• **EXERCISE DESCRIPTION**
Below are several entries. Transcribe exactly those lines that fall from the one with "bpy.context.view_layer.update()" through the one with "before = set(bpy.data.objects)", end lines included.

::: RECORDS SUPPLIED :::

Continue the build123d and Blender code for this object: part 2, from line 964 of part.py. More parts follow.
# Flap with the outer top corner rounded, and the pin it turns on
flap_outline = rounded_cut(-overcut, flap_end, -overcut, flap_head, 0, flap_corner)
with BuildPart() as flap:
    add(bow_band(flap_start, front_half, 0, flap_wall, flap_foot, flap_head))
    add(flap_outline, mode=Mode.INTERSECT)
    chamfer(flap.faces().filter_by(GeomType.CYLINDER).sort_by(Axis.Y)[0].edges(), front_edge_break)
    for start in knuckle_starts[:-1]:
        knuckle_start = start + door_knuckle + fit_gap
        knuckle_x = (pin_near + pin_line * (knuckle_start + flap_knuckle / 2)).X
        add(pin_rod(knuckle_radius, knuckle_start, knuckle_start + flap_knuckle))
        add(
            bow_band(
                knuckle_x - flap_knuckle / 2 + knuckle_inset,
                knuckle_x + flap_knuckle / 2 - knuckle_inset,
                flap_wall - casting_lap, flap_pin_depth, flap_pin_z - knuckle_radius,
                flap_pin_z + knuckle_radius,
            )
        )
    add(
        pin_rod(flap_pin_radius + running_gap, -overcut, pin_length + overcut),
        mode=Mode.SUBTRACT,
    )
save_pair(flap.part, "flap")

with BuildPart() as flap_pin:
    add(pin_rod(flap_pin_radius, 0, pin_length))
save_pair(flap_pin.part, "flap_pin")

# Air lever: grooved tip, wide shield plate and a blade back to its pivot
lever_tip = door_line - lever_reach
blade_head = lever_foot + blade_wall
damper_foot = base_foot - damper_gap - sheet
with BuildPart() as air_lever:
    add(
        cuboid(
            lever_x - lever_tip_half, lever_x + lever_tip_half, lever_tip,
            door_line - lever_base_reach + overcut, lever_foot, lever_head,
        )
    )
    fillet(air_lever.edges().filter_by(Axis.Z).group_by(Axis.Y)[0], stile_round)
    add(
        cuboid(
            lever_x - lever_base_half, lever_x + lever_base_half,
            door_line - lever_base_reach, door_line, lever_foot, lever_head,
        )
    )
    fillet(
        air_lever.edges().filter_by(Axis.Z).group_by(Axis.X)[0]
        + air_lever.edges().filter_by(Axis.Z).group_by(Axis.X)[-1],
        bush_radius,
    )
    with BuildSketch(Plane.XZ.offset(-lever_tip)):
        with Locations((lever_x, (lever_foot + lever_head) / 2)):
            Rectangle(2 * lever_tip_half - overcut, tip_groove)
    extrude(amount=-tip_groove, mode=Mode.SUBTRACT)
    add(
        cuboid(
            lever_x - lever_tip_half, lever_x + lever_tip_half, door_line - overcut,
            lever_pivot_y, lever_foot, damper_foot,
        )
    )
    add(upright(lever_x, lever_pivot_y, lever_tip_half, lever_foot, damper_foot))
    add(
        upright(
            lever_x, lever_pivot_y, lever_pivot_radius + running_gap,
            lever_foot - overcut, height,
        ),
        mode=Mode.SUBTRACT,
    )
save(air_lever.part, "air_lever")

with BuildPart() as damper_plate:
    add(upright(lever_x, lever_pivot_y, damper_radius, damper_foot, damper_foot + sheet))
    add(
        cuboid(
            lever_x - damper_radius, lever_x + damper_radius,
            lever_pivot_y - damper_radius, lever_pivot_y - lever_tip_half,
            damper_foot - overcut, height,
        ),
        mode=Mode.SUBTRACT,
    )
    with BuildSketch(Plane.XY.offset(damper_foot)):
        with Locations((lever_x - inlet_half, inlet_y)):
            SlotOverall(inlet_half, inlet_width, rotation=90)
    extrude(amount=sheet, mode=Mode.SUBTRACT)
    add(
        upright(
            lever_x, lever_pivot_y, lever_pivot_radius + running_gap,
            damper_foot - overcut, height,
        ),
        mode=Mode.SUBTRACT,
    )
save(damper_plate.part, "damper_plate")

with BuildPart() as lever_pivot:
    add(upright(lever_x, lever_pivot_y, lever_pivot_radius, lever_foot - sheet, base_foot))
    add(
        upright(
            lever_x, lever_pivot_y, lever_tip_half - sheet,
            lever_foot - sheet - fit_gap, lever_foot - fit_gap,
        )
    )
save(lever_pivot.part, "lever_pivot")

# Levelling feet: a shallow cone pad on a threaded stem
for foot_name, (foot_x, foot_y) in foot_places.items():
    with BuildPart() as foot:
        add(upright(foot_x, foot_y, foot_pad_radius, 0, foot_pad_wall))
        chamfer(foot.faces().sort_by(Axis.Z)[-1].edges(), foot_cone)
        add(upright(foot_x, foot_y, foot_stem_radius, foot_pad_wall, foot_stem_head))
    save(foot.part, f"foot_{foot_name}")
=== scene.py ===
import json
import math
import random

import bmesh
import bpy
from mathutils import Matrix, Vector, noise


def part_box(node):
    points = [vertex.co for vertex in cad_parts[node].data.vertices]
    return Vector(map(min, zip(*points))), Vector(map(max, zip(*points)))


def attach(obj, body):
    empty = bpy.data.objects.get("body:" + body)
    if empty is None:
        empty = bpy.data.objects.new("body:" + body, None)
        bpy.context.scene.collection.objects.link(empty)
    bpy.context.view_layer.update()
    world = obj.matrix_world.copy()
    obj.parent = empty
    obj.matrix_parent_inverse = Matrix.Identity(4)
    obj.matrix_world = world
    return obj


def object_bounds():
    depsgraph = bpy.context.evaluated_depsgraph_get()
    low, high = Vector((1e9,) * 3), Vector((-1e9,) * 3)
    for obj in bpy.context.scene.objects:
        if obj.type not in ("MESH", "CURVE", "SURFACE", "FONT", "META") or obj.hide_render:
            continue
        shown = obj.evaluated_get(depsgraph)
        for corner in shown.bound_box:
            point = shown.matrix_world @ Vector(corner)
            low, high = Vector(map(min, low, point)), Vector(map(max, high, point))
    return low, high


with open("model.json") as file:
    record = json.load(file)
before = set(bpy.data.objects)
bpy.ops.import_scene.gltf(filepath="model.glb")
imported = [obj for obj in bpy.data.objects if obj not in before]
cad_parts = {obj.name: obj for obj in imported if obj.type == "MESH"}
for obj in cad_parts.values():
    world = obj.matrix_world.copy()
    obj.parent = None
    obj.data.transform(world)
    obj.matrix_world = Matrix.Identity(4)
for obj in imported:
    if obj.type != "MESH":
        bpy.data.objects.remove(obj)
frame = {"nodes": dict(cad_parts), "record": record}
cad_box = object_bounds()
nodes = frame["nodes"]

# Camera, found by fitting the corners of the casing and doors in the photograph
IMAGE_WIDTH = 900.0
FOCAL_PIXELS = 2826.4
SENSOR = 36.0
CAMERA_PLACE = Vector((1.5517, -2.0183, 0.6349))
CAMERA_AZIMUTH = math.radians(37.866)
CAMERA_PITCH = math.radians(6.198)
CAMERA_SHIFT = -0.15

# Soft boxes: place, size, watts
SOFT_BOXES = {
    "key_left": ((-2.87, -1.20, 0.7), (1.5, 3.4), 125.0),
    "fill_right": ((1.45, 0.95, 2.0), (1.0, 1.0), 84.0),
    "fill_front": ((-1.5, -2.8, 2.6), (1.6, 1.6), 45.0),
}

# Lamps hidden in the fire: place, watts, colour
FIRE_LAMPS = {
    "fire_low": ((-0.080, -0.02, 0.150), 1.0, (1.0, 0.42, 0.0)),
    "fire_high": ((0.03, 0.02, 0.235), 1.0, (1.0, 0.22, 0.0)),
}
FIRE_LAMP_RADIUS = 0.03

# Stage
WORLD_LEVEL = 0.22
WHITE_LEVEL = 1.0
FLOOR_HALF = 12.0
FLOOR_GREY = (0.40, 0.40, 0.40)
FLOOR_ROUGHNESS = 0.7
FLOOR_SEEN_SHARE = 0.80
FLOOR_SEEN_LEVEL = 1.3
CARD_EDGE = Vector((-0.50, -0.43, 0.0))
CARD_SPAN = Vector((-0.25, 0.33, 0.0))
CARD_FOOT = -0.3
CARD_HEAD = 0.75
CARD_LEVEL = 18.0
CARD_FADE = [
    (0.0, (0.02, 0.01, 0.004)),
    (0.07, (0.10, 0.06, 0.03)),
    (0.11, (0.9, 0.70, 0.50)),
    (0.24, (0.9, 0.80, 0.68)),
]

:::
::: RECORDS SUPPLIED :::

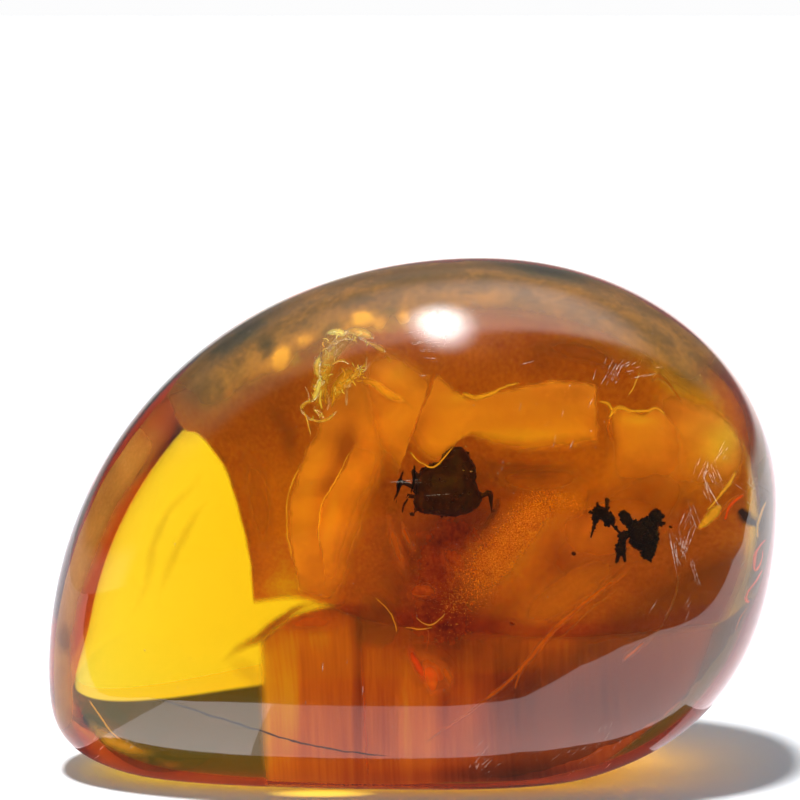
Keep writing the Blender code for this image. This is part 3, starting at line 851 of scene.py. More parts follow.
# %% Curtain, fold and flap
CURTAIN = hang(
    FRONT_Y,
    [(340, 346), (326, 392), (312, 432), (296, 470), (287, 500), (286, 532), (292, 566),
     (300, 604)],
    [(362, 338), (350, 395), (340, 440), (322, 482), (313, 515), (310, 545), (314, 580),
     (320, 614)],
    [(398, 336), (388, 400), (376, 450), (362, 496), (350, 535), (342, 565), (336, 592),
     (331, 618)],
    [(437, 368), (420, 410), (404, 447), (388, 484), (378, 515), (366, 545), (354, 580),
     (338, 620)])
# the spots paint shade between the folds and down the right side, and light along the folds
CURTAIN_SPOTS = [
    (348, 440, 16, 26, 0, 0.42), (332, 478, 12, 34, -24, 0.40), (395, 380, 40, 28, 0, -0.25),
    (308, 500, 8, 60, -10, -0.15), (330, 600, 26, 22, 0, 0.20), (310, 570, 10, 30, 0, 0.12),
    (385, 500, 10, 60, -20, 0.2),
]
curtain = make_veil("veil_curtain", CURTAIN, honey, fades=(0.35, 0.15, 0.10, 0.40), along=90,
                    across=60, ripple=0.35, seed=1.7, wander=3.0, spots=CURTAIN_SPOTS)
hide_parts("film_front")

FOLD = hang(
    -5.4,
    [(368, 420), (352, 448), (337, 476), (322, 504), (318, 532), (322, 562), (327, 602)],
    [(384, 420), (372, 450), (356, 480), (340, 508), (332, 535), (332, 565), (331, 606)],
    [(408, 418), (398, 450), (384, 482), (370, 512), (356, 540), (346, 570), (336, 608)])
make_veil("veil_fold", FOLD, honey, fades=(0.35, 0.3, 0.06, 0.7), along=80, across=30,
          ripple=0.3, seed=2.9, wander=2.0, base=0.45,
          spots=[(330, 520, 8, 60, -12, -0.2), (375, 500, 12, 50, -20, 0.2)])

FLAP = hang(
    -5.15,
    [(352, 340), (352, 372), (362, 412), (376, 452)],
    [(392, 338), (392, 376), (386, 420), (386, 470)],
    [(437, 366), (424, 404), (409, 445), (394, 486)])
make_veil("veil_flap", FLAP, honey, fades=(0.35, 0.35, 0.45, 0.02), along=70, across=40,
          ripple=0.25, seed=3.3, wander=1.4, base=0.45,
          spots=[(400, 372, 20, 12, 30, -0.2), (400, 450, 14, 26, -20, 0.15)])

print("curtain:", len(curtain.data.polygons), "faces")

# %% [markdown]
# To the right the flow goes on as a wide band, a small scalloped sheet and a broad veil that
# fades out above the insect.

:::

• **RESPONSE**
    bpy.context.view_layer.update()
    world = obj.matrix_world.copy()
    obj.parent = empty
    obj.matrix_parent_inverse = Matrix.Identity(4)
    obj.matrix_world = world
    return obj


def object_bounds():
    depsgraph = bpy.context.evaluated_depsgraph_get()
    low, high = Vector((1e9,) * 3), Vector((-1e9,) * 3)
    for obj in bpy.context.scene.objects:
        if obj.type not in ("MESH", "CURVE", "SURFACE", "FONT", "META") or obj.hide_render:
            continue
        shown = obj.evaluated_get(depsgraph)
        for corner in shown.bound_box:
            point = shown.matrix_world @ Vector(corner)
            low, high = Vector(map(min, low, point)), Vector(map(max, high, point))
    return low, high


with open("model.json") as file:
    record = json.load(file)
before = set(bpy.data.objects)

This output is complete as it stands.